## EXERCISE OBJECTIVE
Find the line that contains "Write the JSON"; then retype it and each line after it, exactly, through the final line of the data below.

Object data in JSON
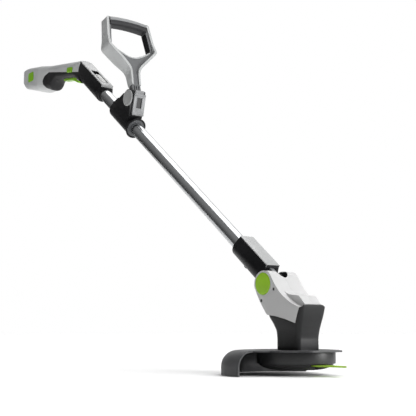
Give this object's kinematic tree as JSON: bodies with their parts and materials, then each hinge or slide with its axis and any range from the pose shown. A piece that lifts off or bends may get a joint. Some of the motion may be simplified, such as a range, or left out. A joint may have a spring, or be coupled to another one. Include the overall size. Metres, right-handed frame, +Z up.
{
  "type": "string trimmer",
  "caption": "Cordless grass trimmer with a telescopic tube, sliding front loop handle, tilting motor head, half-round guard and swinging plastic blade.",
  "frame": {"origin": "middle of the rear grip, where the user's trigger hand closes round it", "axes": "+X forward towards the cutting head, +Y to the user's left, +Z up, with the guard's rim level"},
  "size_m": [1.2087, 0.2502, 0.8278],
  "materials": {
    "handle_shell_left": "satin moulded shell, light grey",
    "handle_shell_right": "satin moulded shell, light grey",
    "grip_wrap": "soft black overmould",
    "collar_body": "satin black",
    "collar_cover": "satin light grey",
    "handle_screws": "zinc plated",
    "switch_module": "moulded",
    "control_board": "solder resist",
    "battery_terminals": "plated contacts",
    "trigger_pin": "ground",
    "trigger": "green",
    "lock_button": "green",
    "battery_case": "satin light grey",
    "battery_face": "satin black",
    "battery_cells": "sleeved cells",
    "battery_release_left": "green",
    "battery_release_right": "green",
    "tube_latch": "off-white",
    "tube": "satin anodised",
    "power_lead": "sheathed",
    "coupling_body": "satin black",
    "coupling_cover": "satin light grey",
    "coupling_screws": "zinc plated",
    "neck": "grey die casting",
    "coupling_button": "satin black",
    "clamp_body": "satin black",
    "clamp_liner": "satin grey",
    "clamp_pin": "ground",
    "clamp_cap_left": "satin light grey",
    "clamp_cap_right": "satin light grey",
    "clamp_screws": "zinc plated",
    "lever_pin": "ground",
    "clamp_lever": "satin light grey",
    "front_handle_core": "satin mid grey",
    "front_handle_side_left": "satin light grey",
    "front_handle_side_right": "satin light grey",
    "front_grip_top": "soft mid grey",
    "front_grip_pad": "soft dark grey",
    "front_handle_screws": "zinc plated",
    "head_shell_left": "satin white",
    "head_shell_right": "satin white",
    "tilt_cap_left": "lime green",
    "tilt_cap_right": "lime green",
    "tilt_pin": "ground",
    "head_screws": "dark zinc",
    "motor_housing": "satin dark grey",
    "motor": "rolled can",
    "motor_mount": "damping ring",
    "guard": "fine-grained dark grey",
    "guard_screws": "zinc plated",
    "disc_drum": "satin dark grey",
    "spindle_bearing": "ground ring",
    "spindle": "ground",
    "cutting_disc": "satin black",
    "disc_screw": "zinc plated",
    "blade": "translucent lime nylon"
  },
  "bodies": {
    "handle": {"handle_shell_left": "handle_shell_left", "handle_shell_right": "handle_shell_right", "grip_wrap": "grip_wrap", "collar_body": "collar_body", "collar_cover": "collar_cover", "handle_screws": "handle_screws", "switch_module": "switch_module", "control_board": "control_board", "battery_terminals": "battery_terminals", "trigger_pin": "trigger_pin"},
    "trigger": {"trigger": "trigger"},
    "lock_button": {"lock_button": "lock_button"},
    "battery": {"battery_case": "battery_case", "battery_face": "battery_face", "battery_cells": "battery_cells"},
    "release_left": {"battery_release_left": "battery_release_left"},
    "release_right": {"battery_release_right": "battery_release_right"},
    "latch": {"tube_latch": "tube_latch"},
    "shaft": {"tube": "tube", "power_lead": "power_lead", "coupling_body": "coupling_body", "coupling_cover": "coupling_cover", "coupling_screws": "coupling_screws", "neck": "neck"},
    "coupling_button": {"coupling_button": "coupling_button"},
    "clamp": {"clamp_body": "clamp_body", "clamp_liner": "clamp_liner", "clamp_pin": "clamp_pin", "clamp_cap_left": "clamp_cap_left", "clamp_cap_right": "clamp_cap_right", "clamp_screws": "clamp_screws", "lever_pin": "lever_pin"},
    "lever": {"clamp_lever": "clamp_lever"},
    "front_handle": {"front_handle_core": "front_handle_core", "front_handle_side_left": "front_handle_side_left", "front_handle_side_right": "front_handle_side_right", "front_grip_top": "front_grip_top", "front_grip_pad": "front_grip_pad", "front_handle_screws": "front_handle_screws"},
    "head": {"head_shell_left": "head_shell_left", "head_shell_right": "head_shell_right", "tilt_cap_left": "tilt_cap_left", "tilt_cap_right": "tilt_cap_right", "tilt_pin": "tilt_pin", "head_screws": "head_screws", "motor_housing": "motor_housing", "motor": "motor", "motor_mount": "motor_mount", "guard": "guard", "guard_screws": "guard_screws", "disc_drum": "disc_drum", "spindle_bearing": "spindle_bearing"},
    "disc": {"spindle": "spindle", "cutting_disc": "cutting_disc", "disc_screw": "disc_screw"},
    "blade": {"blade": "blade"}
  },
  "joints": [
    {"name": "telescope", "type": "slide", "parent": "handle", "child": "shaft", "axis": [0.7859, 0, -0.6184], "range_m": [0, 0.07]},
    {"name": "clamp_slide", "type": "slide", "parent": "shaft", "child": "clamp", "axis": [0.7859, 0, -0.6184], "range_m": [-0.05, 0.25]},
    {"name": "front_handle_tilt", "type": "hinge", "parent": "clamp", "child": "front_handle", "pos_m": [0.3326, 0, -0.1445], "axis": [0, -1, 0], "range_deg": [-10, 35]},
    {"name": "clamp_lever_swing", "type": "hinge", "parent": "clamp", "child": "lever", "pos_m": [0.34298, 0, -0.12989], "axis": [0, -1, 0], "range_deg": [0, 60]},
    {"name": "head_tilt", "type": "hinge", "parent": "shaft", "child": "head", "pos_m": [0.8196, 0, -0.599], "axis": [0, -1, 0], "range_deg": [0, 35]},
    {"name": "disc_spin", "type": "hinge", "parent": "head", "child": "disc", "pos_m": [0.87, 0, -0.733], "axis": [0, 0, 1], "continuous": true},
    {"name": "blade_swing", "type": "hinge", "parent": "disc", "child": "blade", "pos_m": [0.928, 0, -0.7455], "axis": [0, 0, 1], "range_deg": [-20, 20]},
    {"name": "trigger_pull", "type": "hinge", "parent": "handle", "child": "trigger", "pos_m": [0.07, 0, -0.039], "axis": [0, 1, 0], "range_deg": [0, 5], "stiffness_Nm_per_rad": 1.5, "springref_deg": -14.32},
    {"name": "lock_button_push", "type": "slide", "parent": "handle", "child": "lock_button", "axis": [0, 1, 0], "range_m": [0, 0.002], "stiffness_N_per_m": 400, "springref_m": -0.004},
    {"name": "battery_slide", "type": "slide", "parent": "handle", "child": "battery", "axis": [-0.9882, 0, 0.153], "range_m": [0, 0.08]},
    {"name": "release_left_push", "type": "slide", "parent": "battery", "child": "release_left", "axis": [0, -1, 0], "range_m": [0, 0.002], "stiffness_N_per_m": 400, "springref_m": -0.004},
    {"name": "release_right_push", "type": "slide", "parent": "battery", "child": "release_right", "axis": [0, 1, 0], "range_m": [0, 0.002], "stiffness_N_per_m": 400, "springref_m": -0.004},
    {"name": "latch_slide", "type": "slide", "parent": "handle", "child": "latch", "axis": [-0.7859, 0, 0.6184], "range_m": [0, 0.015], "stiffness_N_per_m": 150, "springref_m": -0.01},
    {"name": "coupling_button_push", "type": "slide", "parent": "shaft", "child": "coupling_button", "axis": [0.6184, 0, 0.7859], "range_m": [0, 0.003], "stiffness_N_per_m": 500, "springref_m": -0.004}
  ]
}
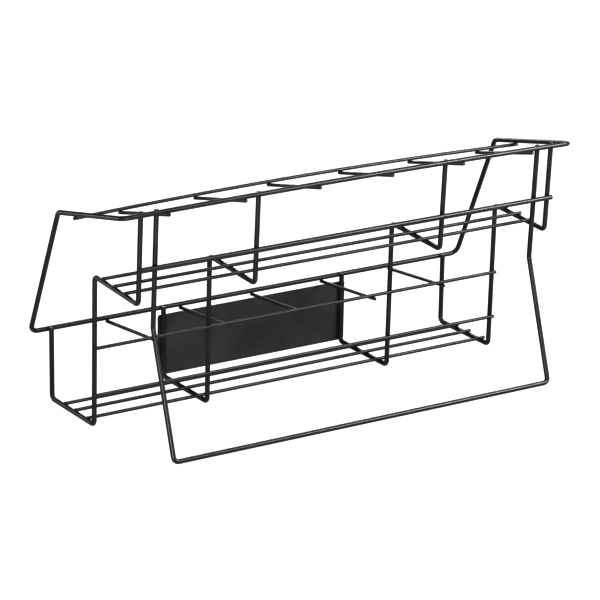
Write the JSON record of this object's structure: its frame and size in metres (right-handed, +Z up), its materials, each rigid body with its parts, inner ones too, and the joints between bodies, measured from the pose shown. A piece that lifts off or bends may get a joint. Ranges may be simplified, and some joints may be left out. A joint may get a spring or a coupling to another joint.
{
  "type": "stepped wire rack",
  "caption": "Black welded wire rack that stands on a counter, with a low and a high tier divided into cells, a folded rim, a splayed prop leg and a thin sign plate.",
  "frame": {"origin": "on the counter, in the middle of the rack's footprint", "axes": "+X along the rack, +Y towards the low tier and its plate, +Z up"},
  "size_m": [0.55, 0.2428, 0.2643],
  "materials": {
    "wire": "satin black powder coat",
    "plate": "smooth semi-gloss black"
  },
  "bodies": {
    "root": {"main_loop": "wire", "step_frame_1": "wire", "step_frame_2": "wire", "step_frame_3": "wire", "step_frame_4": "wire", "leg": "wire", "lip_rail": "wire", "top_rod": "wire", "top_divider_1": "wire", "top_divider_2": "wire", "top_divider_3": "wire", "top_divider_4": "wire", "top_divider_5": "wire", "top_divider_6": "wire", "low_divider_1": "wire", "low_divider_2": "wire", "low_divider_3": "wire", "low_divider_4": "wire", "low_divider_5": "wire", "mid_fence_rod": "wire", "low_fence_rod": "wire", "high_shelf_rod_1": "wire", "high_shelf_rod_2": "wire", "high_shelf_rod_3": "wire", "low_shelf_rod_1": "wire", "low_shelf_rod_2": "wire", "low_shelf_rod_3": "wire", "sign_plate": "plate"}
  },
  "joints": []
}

## SOLVED EXERCISE
Write the JSON record of this object's structure: its frame and size in metres (right-handed, +Z up), its materials, each rigid body with its parts, inner ones too, and the joints between bodies, measured from the pose shown. A piece that lifts off or bends may get a joint. Ranges may be simplified, and some joints may be left out. A joint may get a spring or a coupling to another joint.
{
  "type": "stepped wire rack",
  "caption": "Black welded wire rack that stands on a counter, with a low and a high tier divided into cells, a folded rim, a splayed prop leg and a thin sign plate.",
  "frame": {"origin": "on the counter, in the middle of the rack's footprint", "axes": "+X along the rack, +Y towards the low tier and its plate, +Z up"},
  "size_m": [0.55, 0.2428, 0.2643],
  "materials": {
    "wire": "satin black powder coat",
    "plate": "smooth semi-gloss black"
  },
  "bodies": {
    "root": {"main_loop": "wire", "step_frame_1": "wire", "step_frame_2": "wire", "step_frame_3": "wire", "step_frame_4": "wire", "leg": "wire", "lip_rail": "wire", "top_rod": "wire", "top_divider_1": "wire", "top_divider_2": "wire", "top_divider_3": "wire", "top_divider_4": "wire", "top_divider_5": "wire", "top_divider_6": "wire", "low_divider_1": "wire", "low_divider_2": "wire", "low_divider_3": "wire", "low_divider_4": "wire", "low_divider_5": "wire", "mid_fence_rod": "wire", "low_fence_rod": "wire", "high_shelf_rod_1": "wire", "high_shelf_rod_2": "wire", "high_shelf_rod_3": "wire", "low_shelf_rod_1": "wire", "low_shelf_rod_2": "wire", "low_shelf_rod_3": "wire", "sign_plate": "plate"}
  },
  "joints": []
}